Trimming excess fat, re-working scenes, saying goodbye to fluff. I can do that. It’s the blind spots that are starting to keep me up at night. The stuff I can’t see. The revelations that no amount of walks will unearth. Because I can only edit out the crap that I can identify as such. And before you bring it up, I’m not trying to do this alone. My publisher’s developmental editor has been through the manuscript, as have writing colleagues who know their stuff. Other eyes are deeply involved. But there are things that none of us can see with our bare eyes. I’m sure of it. And that knowledge is starting to make me a little crazy.
Luckily, our good friends who make word processing programs have invented tools to help uncover some of the crap you, and other knowledgeable, well-intentioned people can’t always find. I’m starting to believe that Control-F was invented for just such moments.
If you’re unfamiliar, which you probably aren’t, but just in case, Control-F is a word processing tool that allows you to search and find a word or phrase within a document without having to scroll through pages and pages trying to remember where it is. If you’ve never used it, I invite you to open up a document this very moment and try it out. Pick a word. A phrase. An image. Something you know is in there and type it into the Control-F box and watch your document magically race to that very spot. It’s truly amazing. It’s an especially helpful tool for those of us who write book length works where it can be very difficult to find what you’re looking for, no matter how well you think you know your book.
The other day, I was reading my book for the four hundredth time and I thought to myself, “man, is it me or is the word ‘like’ is in here a lot?” My book is 1st person YA, so on some level, it makes sense there would be an extra like or two, but still, I was feeling that from dialogue to similes, ‘like’ was everywhere. So, I typed “like” into the Control-F box. Then held my breath.
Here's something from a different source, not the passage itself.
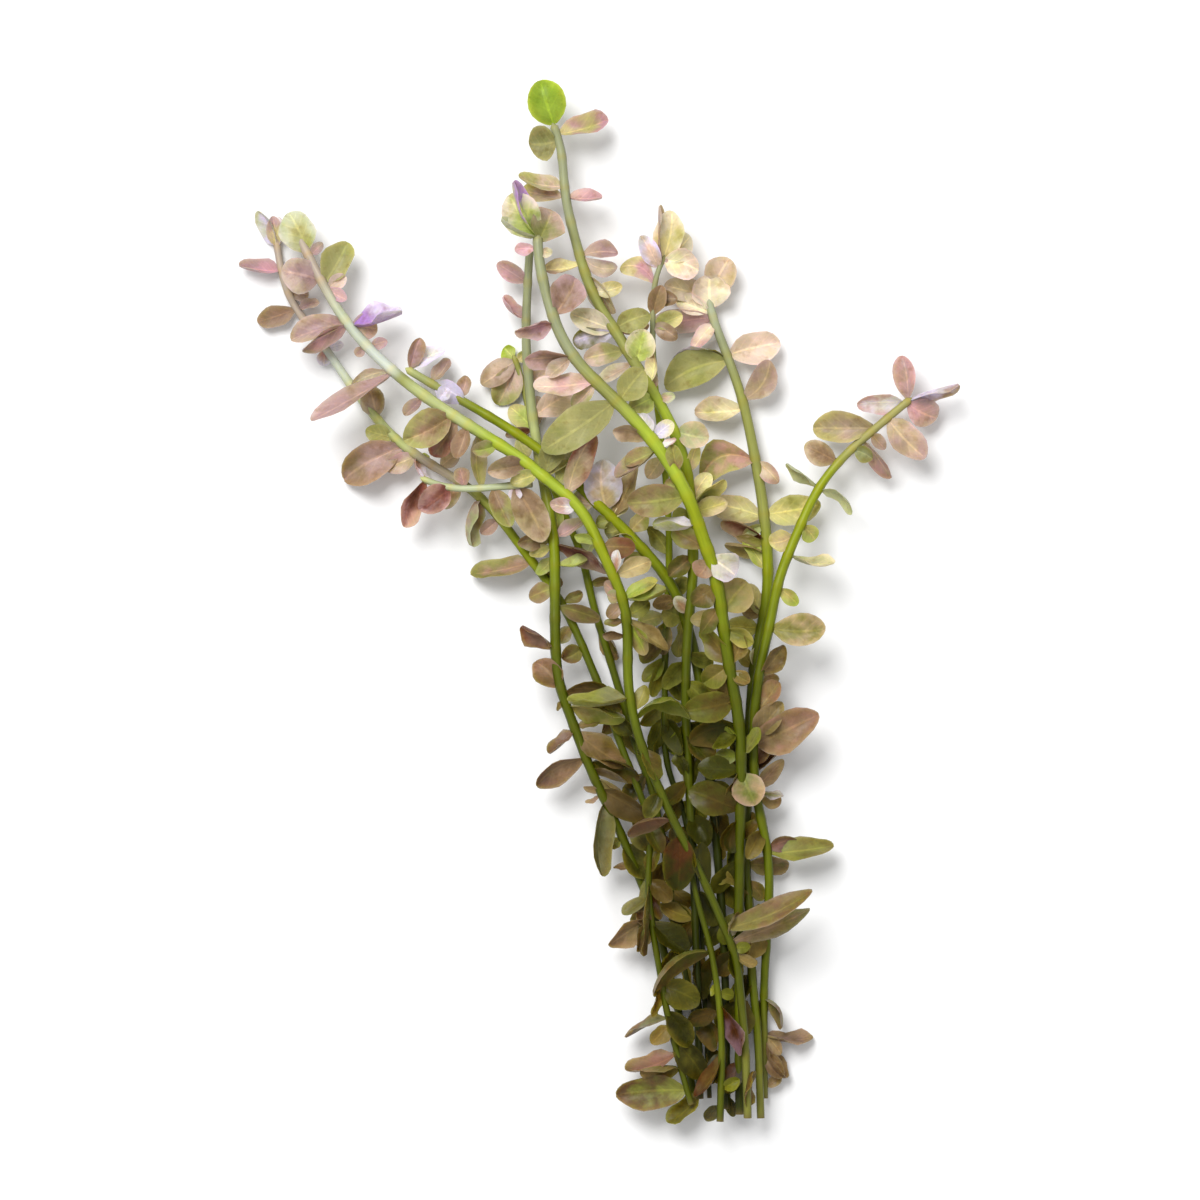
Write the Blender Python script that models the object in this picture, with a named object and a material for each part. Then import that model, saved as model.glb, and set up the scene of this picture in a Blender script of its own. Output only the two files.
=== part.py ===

# of uses of the word “like” in my 70,000 word manuscript? 597. That’s less than 1% but still! The word was literally everywhere I looked. After my initial shock and terror subsided, I found myself incredibly grateful, wishing I could buy the creators of Control-F a drink or six. They’d helped me notice what was staring me in the face but I still couldn’t see.
I edited those pesky uses of “like” down to less than 400, and genuinely think I improved the manuscript in a very short amount of time.
Then, fearing I had a similar problem, I did Control-F for the word “just” and did the same thing.
As I was reading, I’d also noticed a proliferation of metaphors and similes involving birds in there so I did Control-F for “bird” and trimmed. Similarly, I’d noticed the same thing with puzzle-themed metaphors. Took care of that. Who’s next?
My teenage protagonist’s parents feature prominently, so there are approximately a billion instances of “mom” and “dad” in the book, but those words are either capitalized or not depending on the situation. Had I deployed the correct usage every time? I think you know what happened next.
I guess my point is that editing a manuscript takes you to some strange places, comes in a variety of forms, and that technology can occasionally be a useful friend along the way.